#### [GIVEN EXERCISE]
Repeat only the lines from the one containing "What parts and" through the one containing "Break this object", exactly as written, both ends included.

#### [EXERCISE INPUT]

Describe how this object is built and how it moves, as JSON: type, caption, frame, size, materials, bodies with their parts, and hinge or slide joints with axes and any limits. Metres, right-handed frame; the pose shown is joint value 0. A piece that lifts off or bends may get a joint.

==

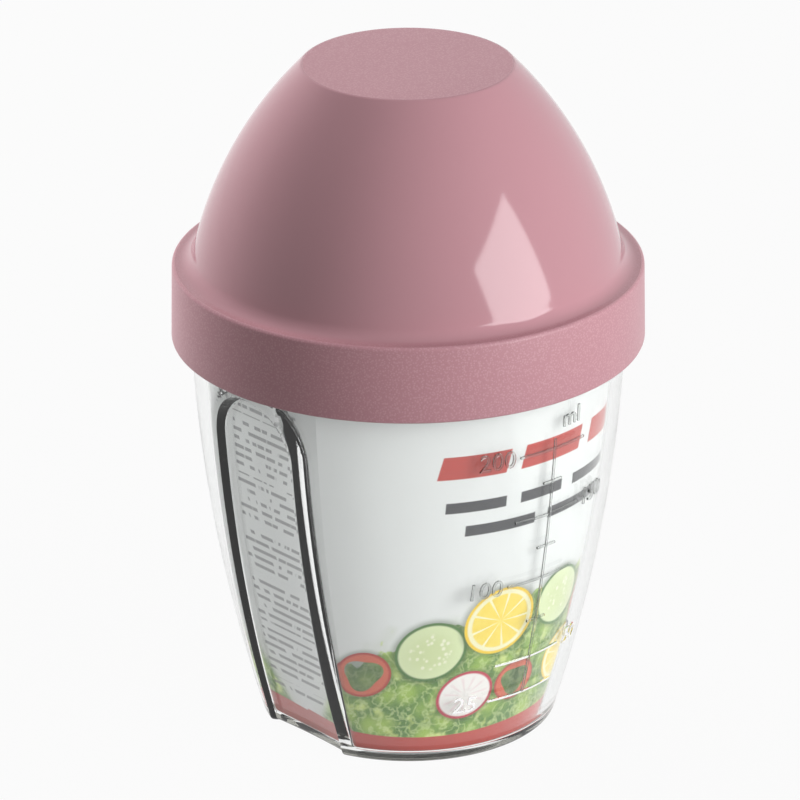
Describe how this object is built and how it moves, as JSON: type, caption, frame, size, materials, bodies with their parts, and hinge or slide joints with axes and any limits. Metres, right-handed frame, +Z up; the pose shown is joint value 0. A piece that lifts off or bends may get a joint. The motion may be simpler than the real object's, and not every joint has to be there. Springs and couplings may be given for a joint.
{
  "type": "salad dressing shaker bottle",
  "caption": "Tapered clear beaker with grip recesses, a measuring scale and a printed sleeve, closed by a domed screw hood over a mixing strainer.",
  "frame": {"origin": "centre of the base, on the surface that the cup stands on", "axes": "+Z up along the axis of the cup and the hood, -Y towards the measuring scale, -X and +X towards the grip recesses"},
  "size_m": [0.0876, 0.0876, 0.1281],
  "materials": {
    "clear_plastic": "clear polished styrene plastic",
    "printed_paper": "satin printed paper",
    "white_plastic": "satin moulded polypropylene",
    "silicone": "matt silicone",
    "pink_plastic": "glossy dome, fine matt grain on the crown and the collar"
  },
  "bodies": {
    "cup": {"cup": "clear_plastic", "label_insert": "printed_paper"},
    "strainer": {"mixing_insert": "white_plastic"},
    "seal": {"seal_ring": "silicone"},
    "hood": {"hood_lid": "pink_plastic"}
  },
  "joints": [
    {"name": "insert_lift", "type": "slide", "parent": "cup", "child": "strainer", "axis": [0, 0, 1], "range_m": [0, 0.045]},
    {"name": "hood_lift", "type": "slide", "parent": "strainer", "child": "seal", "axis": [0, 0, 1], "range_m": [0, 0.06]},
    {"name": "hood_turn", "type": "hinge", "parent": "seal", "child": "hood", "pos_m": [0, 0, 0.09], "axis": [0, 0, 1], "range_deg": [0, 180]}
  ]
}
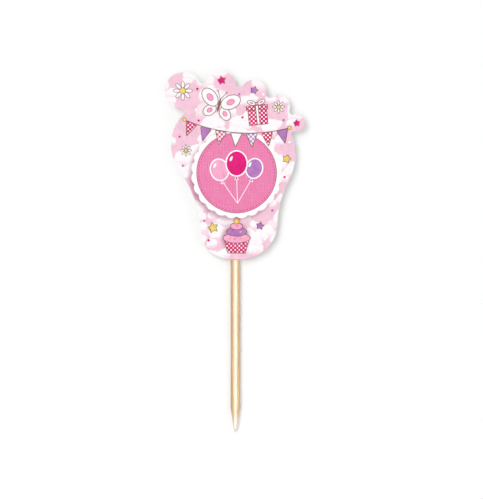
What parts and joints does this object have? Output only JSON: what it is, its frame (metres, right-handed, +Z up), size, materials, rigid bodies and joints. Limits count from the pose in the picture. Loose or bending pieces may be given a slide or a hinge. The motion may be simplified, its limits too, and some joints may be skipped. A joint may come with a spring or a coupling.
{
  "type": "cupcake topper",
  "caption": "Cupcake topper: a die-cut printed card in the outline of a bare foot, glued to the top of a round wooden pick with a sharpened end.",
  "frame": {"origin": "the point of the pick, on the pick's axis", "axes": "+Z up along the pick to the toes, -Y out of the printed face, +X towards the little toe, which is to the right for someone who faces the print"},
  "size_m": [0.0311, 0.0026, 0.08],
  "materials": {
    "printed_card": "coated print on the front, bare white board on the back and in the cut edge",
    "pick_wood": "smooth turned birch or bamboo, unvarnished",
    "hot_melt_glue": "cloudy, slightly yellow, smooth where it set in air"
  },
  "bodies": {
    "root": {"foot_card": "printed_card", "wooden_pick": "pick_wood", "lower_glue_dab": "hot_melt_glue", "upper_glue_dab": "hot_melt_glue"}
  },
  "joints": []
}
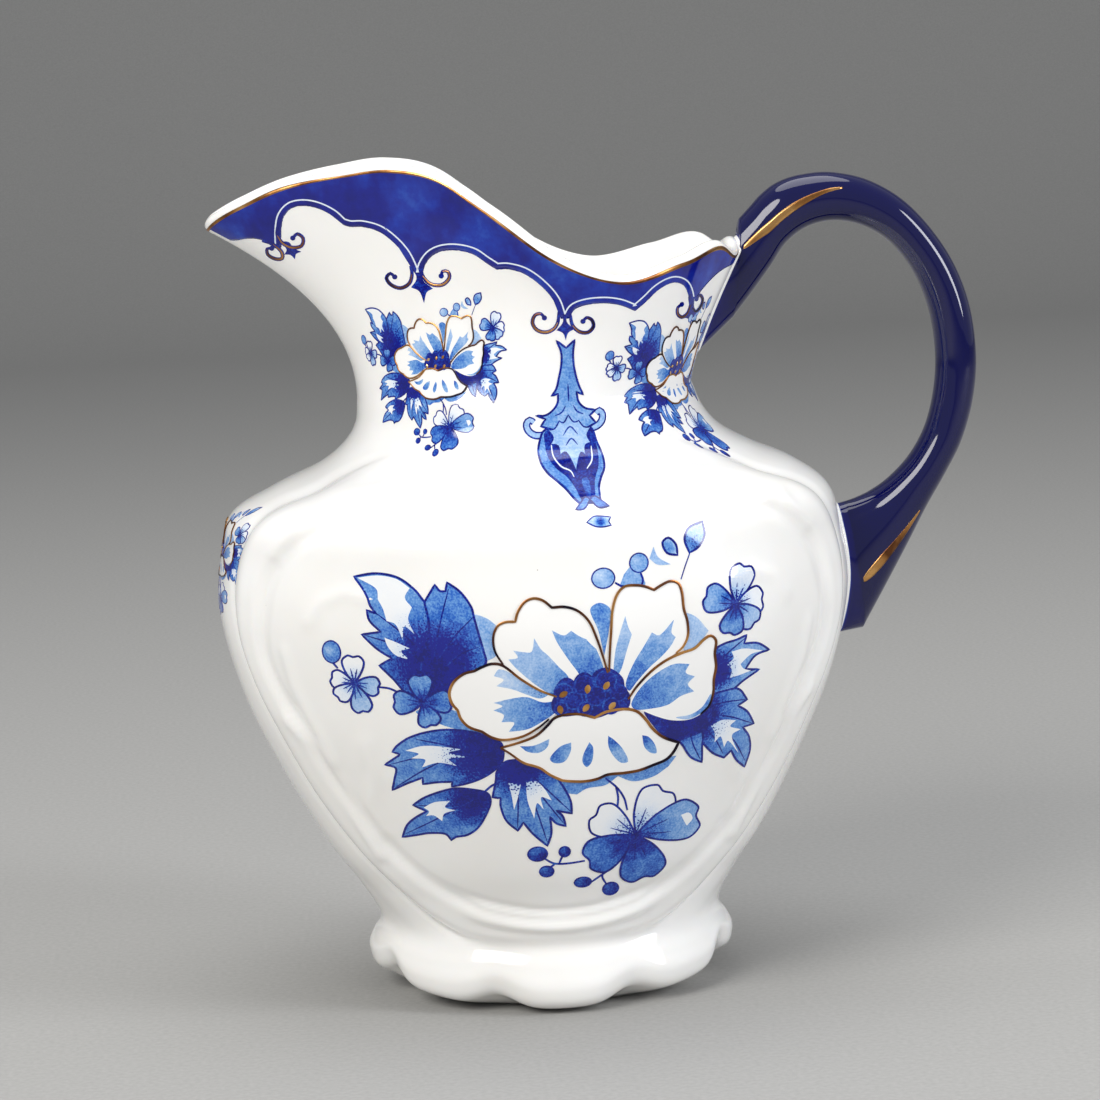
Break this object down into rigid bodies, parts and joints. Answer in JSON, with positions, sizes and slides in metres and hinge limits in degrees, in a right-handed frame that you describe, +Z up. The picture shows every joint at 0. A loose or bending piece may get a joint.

--

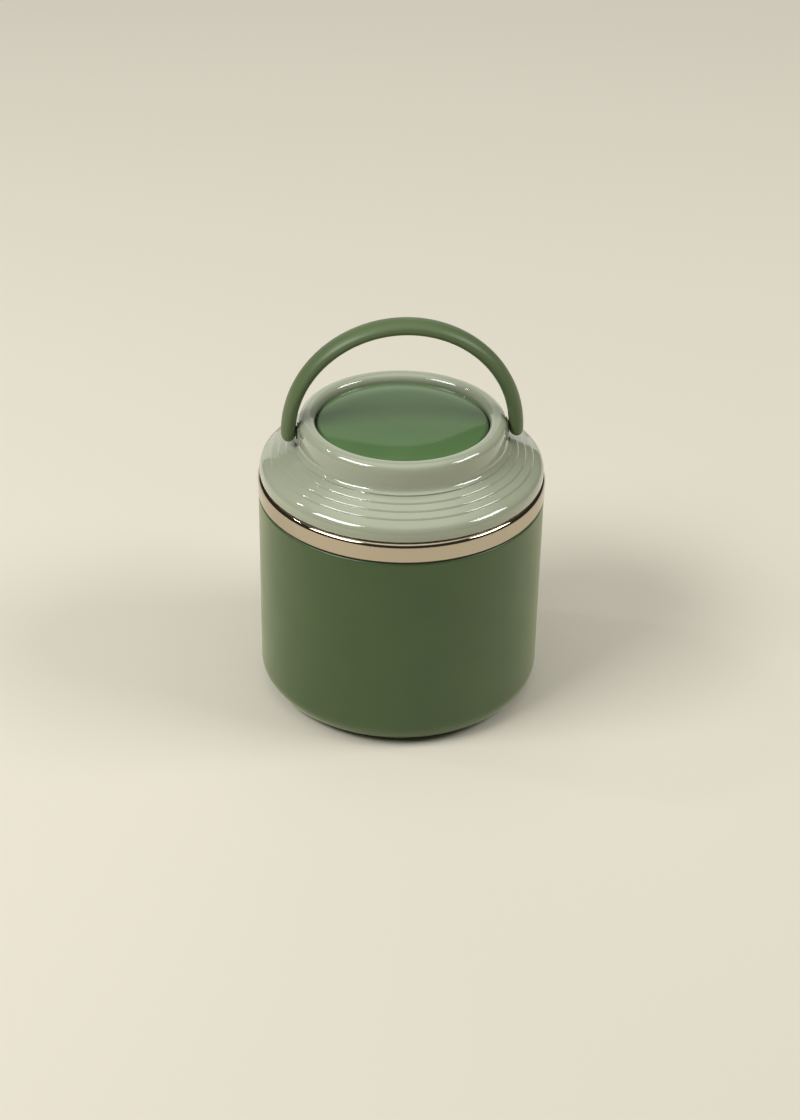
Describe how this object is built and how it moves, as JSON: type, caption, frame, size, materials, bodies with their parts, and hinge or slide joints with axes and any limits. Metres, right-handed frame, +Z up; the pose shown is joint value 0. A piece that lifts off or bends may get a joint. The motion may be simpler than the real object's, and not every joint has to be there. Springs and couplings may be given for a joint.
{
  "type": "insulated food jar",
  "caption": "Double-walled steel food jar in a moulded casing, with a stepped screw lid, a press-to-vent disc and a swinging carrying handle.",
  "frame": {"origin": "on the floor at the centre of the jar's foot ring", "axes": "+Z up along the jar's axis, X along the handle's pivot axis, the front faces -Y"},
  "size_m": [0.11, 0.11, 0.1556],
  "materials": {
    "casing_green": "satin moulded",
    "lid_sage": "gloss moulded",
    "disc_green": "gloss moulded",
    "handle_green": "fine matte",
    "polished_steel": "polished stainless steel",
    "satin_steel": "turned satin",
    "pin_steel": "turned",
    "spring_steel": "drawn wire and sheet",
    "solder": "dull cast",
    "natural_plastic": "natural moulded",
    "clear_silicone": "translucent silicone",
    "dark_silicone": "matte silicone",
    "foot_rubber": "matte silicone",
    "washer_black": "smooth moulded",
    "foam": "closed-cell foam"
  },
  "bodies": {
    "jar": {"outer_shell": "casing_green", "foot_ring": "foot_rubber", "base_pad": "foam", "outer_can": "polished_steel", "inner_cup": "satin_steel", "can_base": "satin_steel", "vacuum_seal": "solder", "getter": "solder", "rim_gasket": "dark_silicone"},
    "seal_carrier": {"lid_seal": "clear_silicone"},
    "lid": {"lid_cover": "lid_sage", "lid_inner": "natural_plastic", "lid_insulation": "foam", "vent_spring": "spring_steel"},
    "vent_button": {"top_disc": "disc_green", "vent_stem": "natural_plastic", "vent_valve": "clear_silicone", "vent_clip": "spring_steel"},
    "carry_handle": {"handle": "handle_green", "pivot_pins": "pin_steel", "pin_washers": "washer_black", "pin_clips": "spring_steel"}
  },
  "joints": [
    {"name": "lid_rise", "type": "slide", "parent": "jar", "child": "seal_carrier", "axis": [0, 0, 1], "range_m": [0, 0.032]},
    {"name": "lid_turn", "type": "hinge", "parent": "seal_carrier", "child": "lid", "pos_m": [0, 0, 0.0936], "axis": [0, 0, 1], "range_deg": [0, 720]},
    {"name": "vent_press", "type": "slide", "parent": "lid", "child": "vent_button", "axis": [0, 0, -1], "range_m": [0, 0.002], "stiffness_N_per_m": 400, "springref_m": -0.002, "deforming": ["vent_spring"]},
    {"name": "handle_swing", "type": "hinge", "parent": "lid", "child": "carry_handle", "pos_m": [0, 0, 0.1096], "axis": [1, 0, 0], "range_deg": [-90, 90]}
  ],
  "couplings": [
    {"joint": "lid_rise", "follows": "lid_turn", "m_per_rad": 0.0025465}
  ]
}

#### [ANSWER TO THE PROBLEM]
What parts and joints does this object have? Output only JSON: what it is, its frame (metres, right-handed, +Z up), size, materials, rigid bodies and joints. Limits count from the pose in the picture. Loose or bending pieces may be given a slide or a hinge. The motion may be simplified, its limits too, and some joints may be skipped. A joint may come with a spring or a coupling.
{
  "type": "cupcake topper",
  "caption": "Cupcake topper: a die-cut printed card in the outline of a bare foot, glued to the top of a round wooden pick with a sharpened end.",
  "frame": {"origin": "the point of the pick, on the pick's axis", "axes": "+Z up along the pick to the toes, -Y out of the printed face, +X towards the little toe, which is to the right for someone who faces the print"},
  "size_m": [0.0311, 0.0026, 0.08],
  "materials": {
    "printed_card": "coated print on the front, bare white board on the back and in the cut edge",
    "pick_wood": "smooth turned birch or bamboo, unvarnished",
    "hot_melt_glue": "cloudy, slightly yellow, smooth where it set in air"
  },
  "bodies": {
    "root": {"foot_card": "printed_card", "wooden_pick": "pick_wood", "lower_glue_dab": "hot_melt_glue", "upper_glue_dab": "hot_melt_glue"}
  },
  "joints": []
}
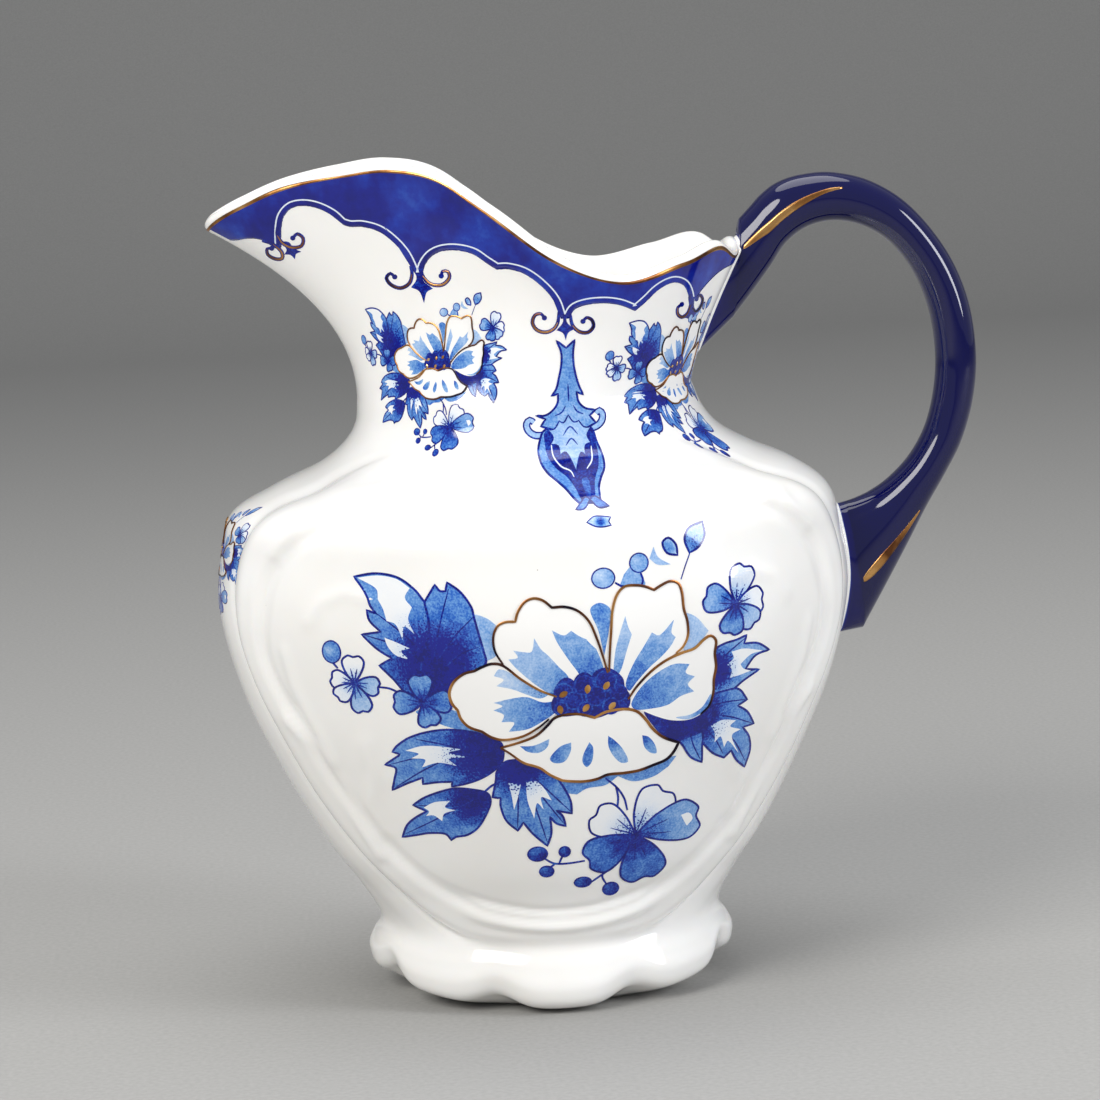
Break this object down into rigid bodies, parts and joints. Answer in JSON, with positions, sizes and slides in metres and hinge limits in degrees, in a right-handed frame that you describe, +Z up. The picture shows every joint at 0. A loose or bending piece may get a joint.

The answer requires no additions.